Provided data:
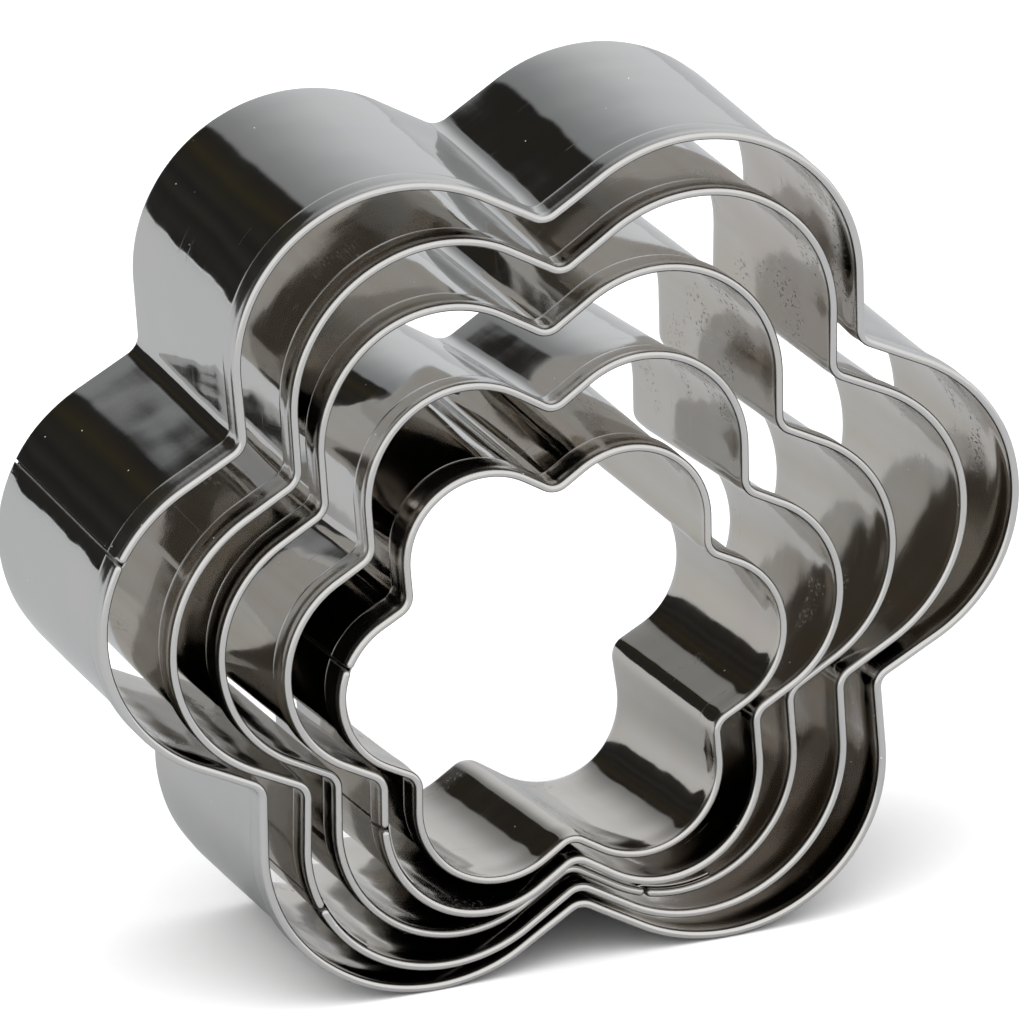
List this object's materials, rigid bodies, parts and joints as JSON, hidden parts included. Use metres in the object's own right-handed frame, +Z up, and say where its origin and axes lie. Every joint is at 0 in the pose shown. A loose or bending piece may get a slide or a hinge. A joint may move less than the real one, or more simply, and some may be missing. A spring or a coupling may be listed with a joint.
{
  "type": "cookie cutter set",
  "caption": "Nested set of polished steel flower cookie cutters, each a bent strip with a plain cutting edge, a rounded hem and a lapped seam, standing on edge.",
  "frame": {"origin": "bottom centre of the bounding box, on the surface that the two lower petals of the largest cutter stand on", "axes": "+Z up, +Y along the flowers' axis from the hems in front to the cutting edges behind, +X to the right seen from the front"},
  "size_m": [0.09, 0.031, 0.0824],
  "materials": {
    "steel": "mirror polished stainless sheet"
  },
  "bodies": {
    "cutter_largest": {"cutter_largest": "steel"},
    "cutter_large": {"cutter_large": "steel"},
    "cutter_middle": {"cutter_middle": "steel"},
    "cutter_small": {"cutter_small": "steel"},
    "cutter_smallest": {"cutter_smallest": "steel"}
  },
  "joints": [
    {"name": "cutter_large_slide", "type": "slide", "parent": "cutter_largest", "child": "cutter_large", "axis": [0, -1, 0], "range_m": [-0.035, 0.035]},
    {"name": "cutter_middle_slide", "type": "slide", "parent": "cutter_large", "child": "cutter_middle", "axis": [0, -1, 0], "range_m": [-0.035, 0.035]},
    {"name": "cutter_small_slide", "type": "slide", "parent": "cutter_middle", "child": "cutter_small", "axis": [0, -1, 0], "range_m": [-0.035, 0.035]},
    {"name": "cutter_smallest_slide", "type": "slide", "parent": "cutter_small", "child": "cutter_smallest", "axis": [0, -1, 0], "range_m": [-0.035, 0.035]}
  ]
}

Exercise goal: Repeat the material above exactly.

Solution:
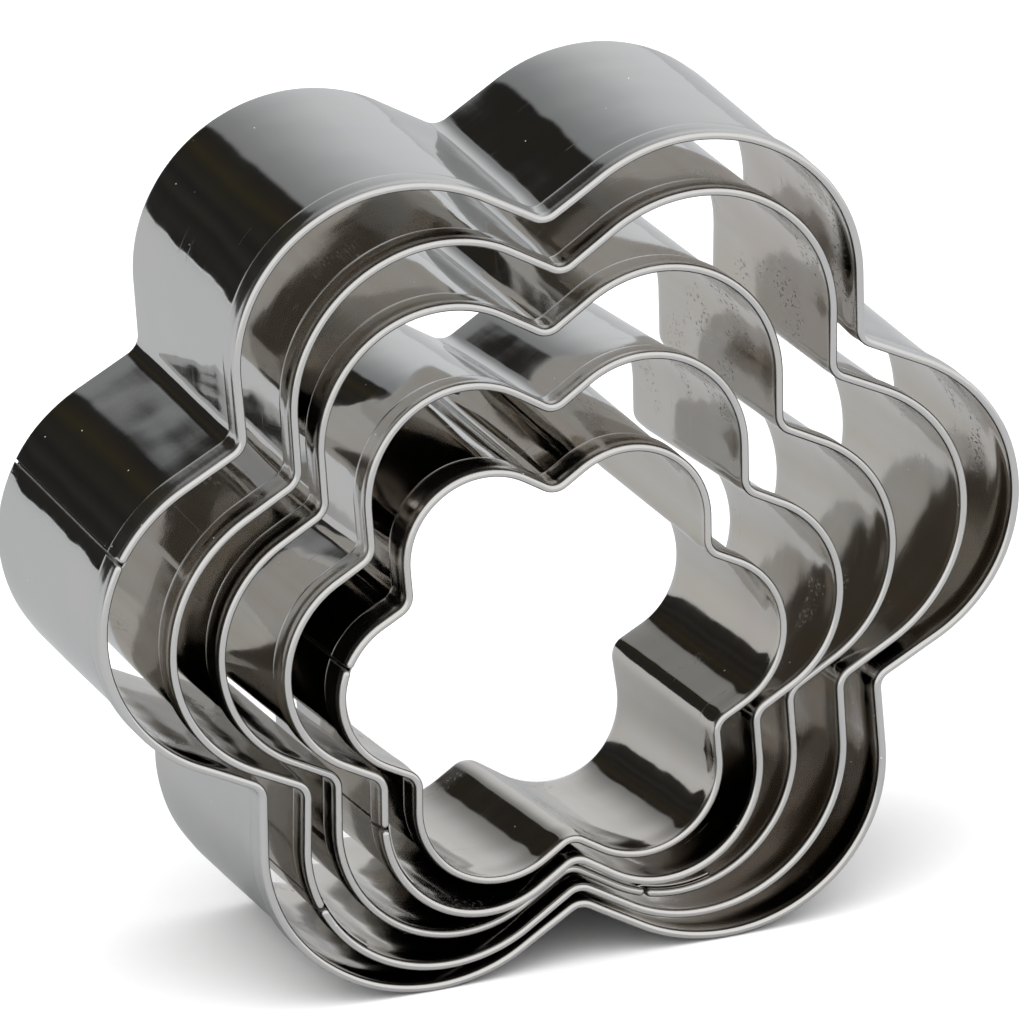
List this object's materials, rigid bodies, parts and joints as JSON, hidden parts included. Use metres in the object's own right-handed frame, +Z up, and say where its origin and axes lie. Every joint is at 0 in the pose shown. A loose or bending piece may get a slide or a hinge. A joint may move less than the real one, or more simply, and some may be missing. A spring or a coupling may be listed with a joint.
{
  "type": "cookie cutter set",
  "caption": "Nested set of polished steel flower cookie cutters, each a bent strip with a plain cutting edge, a rounded hem and a lapped seam, standing on edge.",
  "frame": {"origin": "bottom centre of the bounding box, on the surface that the two lower petals of the largest cutter stand on", "axes": "+Z up, +Y along the flowers' axis from the hems in front to the cutting edges behind, +X to the right seen from the front"},
  "size_m": [0.09, 0.031, 0.0824],
  "materials": {
    "steel": "mirror polished stainless sheet"
  },
  "bodies": {
    "cutter_largest": {"cutter_largest": "steel"},
    "cutter_large": {"cutter_large": "steel"},
    "cutter_middle": {"cutter_middle": "steel"},
    "cutter_small": {"cutter_small": "steel"},
    "cutter_smallest": {"cutter_smallest": "steel"}
  },
  "joints": [
    {"name": "cutter_large_slide", "type": "slide", "parent": "cutter_largest", "child": "cutter_large", "axis": [0, -1, 0], "range_m": [-0.035, 0.035]},
    {"name": "cutter_middle_slide", "type": "slide", "parent": "cutter_large", "child": "cutter_middle", "axis": [0, -1, 0], "range_m": [-0.035, 0.035]},
    {"name": "cutter_small_slide", "type": "slide", "parent": "cutter_middle", "child": "cutter_small", "axis": [0, -1, 0], "range_m": [-0.035, 0.035]},
    {"name": "cutter_smallest_slide", "type": "slide", "parent": "cutter_small", "child": "cutter_smallest", "axis": [0, -1, 0], "range_m": [-0.035, 0.035]}
  ]
}